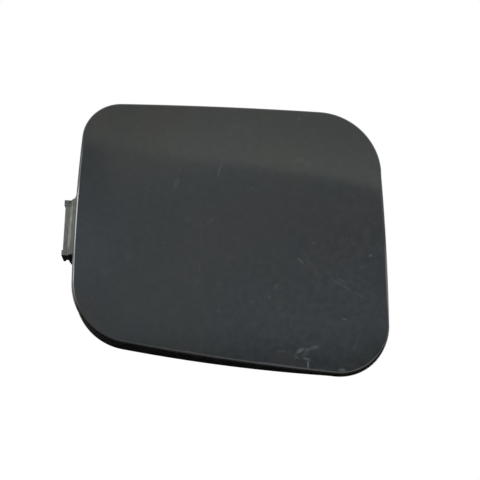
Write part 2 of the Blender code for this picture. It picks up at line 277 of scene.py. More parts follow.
# Small specks: x, z and strength, all of one size in mm
SPECK_SIZE = 0.45
SPECKS = (
    (-23.5, 13.0, 0.36), (-4.6, 4.4, 0.36), (-9.6, 2.3, 0.28), (-11.6, 4.9, 0.2),
    (-15.9, 1.4, 0.2), (21.1, 36.4, 0.62), (23.3, 37.8, 0.36), (31.4, 26.8, 0.55),
    (19.1, 20.6, 0.28), (10.3, 20.9, 0.28), (12.6, 15.1, 0.28), (11.0, 5.1, 0.24),
    (14.6, 2.7, 0.24), (43.4, 24.0, 0.24), (-18.2, -3.1, 0.4), (-30.2, -4.9, 0.28),
    (-33.2, -2.2, 0.2), (-39.4, -9.2, 0.4), (-35.8, -11.3, 0.28), (-29.0, -9.7, 0.36),
    (-30.7, -9.5, 0.2), (-8.9, -14.6, 0.32), (-2.5, -22.6, 0.36), (-38.5, -19.4, 0.28),
    (-40.2, -18.7, 0.24), (-7.3, -33.0, 0.32), (41.4, -4.0, 1.0), (41.8, -3.7, 0.9),
    (39.0, -7.7, 0.62), (9.1, -8.0, 0.36), (6.3, -11.3, 0.28), (12.1, -17.9, 0.66),
    (37.7, -22.4, 0.24), (43.7, -20.4, 0.32), (8.2, -29.8, 0.32), (22.5, -28.5, 0.28),
    (19.6, -35.2, 0.32), (21.6, -35.3, 0.4),
)

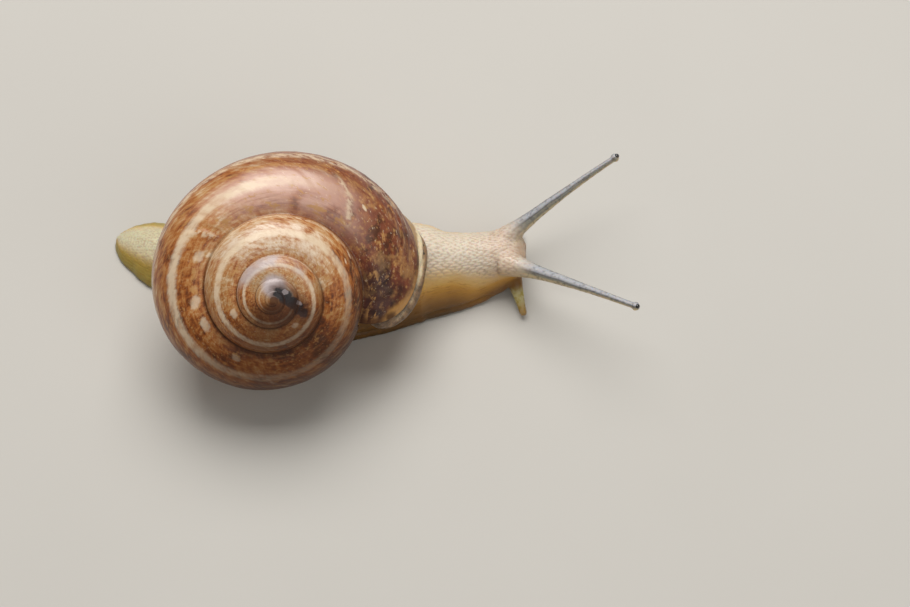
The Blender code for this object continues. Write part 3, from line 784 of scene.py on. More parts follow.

● **EXERCISE INSTRUCTIONS**
Reproduce the entries above in full, verbatim.

● **ANSWER TO THE TASK**
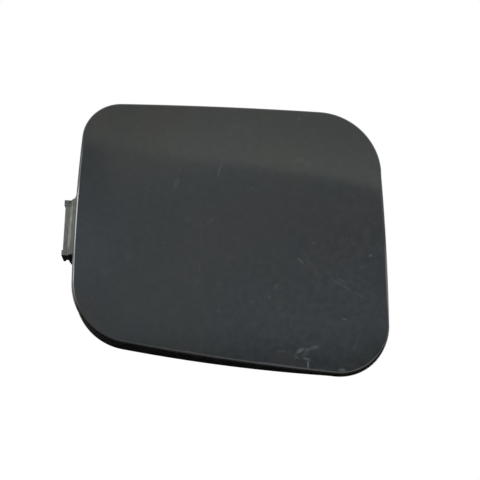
Write part 2 of the Blender code for this picture. It picks up at line 277 of scene.py. More parts follow.
# Small specks: x, z and strength, all of one size in mm
SPECK_SIZE = 0.45
SPECKS = (
    (-23.5, 13.0, 0.36), (-4.6, 4.4, 0.36), (-9.6, 2.3, 0.28), (-11.6, 4.9, 0.2),
    (-15.9, 1.4, 0.2), (21.1, 36.4, 0.62), (23.3, 37.8, 0.36), (31.4, 26.8, 0.55),
    (19.1, 20.6, 0.28), (10.3, 20.9, 0.28), (12.6, 15.1, 0.28), (11.0, 5.1, 0.24),
    (14.6, 2.7, 0.24), (43.4, 24.0, 0.24), (-18.2, -3.1, 0.4), (-30.2, -4.9, 0.28),
    (-33.2, -2.2, 0.2), (-39.4, -9.2, 0.4), (-35.8, -11.3, 0.28), (-29.0, -9.7, 0.36),
    (-30.7, -9.5, 0.2), (-8.9, -14.6, 0.32), (-2.5, -22.6, 0.36), (-38.5, -19.4, 0.28),
    (-40.2, -18.7, 0.24), (-7.3, -33.0, 0.32), (41.4, -4.0, 1.0), (41.8, -3.7, 0.9),
    (39.0, -7.7, 0.62), (9.1, -8.0, 0.36), (6.3, -11.3, 0.28), (12.1, -17.9, 0.66),
    (37.7, -22.4, 0.24), (43.7, -20.4, 0.32), (8.2, -29.8, 0.32), (22.5, -28.5, 0.28),
    (19.6, -35.2, 0.32), (21.6, -35.3, 0.4),
)

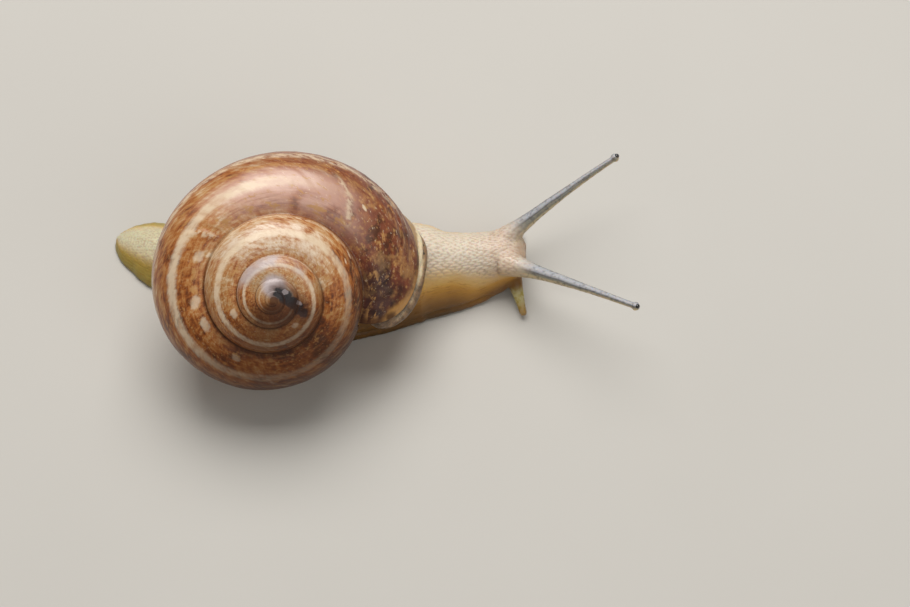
The Blender code for this object continues. Write part 3, from line 784 of scene.py on. More parts follow.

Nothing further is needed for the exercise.